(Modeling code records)
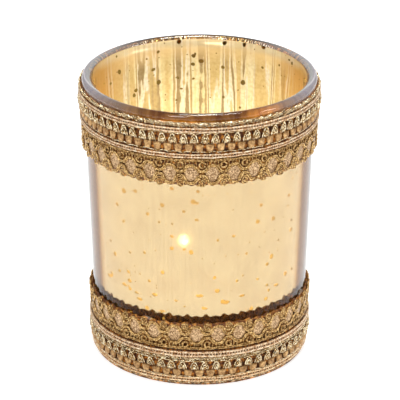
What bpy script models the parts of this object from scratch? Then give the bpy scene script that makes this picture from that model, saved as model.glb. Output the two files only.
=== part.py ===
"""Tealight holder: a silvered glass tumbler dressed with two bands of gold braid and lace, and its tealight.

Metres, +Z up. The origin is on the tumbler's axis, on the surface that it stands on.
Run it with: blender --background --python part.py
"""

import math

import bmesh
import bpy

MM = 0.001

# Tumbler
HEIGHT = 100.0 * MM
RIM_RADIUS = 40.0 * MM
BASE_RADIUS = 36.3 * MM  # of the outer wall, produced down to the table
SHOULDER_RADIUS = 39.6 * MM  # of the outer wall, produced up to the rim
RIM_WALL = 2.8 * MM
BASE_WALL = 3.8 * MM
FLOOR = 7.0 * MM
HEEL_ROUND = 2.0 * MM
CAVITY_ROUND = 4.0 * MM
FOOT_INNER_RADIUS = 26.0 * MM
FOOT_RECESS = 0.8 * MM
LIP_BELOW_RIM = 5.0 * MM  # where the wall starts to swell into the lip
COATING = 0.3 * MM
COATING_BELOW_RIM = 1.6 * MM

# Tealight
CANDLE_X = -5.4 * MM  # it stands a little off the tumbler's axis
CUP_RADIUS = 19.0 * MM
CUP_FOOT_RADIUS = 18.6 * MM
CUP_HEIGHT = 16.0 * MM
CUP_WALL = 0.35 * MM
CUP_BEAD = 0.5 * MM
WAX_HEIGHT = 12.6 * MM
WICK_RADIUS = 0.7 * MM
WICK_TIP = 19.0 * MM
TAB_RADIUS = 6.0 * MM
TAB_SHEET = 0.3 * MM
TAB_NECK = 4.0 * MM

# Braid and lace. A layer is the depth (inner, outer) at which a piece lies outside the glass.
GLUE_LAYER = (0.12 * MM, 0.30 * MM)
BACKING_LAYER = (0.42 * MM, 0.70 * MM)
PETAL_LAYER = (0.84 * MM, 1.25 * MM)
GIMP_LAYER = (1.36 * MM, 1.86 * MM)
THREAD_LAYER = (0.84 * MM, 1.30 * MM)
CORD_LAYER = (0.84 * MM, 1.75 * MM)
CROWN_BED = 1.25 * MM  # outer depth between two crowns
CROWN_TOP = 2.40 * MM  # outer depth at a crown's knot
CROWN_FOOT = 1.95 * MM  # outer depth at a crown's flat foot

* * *

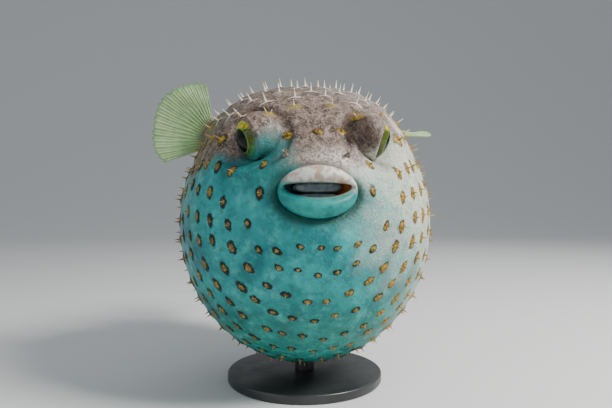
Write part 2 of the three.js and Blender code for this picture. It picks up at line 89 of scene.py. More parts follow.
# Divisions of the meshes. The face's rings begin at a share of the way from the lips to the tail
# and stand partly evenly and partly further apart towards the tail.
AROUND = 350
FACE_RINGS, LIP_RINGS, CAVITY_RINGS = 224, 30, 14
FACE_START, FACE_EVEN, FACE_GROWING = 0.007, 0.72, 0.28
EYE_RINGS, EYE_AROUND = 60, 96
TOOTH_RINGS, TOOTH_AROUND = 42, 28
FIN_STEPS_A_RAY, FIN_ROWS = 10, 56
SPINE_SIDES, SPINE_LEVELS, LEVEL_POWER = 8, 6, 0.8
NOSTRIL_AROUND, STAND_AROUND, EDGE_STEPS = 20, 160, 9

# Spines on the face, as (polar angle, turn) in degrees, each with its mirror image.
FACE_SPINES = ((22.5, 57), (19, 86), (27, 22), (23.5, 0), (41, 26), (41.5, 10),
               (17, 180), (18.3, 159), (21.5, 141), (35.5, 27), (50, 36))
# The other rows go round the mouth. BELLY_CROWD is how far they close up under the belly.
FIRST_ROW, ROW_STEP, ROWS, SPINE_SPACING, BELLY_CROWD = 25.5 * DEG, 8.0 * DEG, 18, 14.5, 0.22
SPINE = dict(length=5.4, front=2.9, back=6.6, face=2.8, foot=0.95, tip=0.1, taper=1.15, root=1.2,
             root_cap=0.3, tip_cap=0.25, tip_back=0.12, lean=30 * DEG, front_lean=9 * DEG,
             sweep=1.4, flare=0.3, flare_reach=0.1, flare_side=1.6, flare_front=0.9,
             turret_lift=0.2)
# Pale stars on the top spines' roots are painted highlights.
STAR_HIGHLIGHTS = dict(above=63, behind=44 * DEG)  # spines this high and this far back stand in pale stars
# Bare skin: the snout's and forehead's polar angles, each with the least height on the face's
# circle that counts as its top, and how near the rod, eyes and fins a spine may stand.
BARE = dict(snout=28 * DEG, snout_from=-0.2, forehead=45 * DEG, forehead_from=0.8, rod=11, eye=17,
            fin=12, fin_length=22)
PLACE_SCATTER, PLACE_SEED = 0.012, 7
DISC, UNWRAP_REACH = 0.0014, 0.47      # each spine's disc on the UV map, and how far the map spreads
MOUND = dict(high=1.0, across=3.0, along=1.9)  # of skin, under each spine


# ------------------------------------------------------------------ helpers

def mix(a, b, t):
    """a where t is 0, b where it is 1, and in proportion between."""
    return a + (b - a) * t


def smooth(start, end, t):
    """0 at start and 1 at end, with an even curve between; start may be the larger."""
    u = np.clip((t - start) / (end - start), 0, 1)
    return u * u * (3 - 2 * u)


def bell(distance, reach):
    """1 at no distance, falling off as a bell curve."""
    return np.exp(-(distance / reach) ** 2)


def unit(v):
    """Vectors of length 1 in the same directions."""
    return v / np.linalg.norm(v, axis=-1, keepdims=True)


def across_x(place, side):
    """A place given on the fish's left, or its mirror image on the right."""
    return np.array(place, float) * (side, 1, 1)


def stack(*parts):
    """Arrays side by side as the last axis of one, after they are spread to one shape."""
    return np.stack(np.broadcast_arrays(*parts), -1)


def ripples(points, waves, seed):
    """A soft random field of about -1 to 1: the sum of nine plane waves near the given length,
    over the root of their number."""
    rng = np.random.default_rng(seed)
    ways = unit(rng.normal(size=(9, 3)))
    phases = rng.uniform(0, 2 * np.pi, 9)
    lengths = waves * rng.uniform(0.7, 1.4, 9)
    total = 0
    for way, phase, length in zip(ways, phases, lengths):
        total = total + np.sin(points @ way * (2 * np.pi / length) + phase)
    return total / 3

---

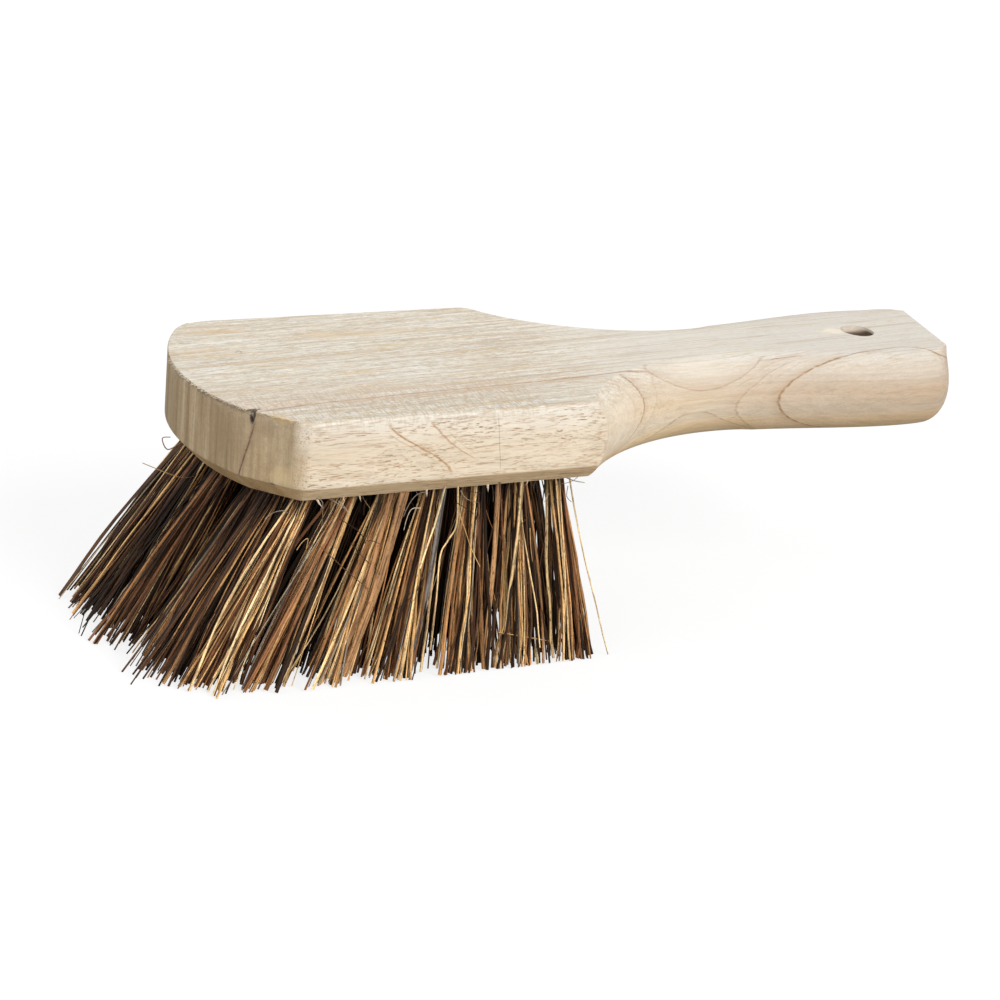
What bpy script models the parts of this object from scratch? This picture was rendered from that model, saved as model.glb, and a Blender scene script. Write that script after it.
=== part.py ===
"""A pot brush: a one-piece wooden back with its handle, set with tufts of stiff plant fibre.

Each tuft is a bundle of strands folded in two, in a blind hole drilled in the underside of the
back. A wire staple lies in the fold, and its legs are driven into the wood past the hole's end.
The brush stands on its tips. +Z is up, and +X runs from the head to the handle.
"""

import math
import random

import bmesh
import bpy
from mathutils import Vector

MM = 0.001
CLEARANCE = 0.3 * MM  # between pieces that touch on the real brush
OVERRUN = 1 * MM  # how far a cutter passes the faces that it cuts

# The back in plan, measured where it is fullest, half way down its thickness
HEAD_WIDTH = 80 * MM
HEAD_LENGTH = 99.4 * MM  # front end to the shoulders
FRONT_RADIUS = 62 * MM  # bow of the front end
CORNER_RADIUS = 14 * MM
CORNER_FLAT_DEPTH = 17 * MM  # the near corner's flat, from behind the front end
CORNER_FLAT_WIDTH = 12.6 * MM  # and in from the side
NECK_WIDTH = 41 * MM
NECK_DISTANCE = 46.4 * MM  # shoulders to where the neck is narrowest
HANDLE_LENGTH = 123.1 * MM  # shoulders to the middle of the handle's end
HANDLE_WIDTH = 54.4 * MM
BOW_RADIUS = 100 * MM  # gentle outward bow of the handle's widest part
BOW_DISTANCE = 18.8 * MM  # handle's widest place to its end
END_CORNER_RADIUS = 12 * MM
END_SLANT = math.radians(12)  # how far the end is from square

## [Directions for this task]
Only the lines running from the line with "two files only." through the line with "and its tealight." should be repeated, exactly and with both ends kept.

## [Response to the exercise]
What bpy script models the parts of this object from scratch? Then give the bpy scene script that makes this picture from that model, saved as model.glb. Output the two files only.
=== part.py ===
"""Tealight holder: a silvered glass tumbler dressed with two bands of gold braid and lace, and its tealight.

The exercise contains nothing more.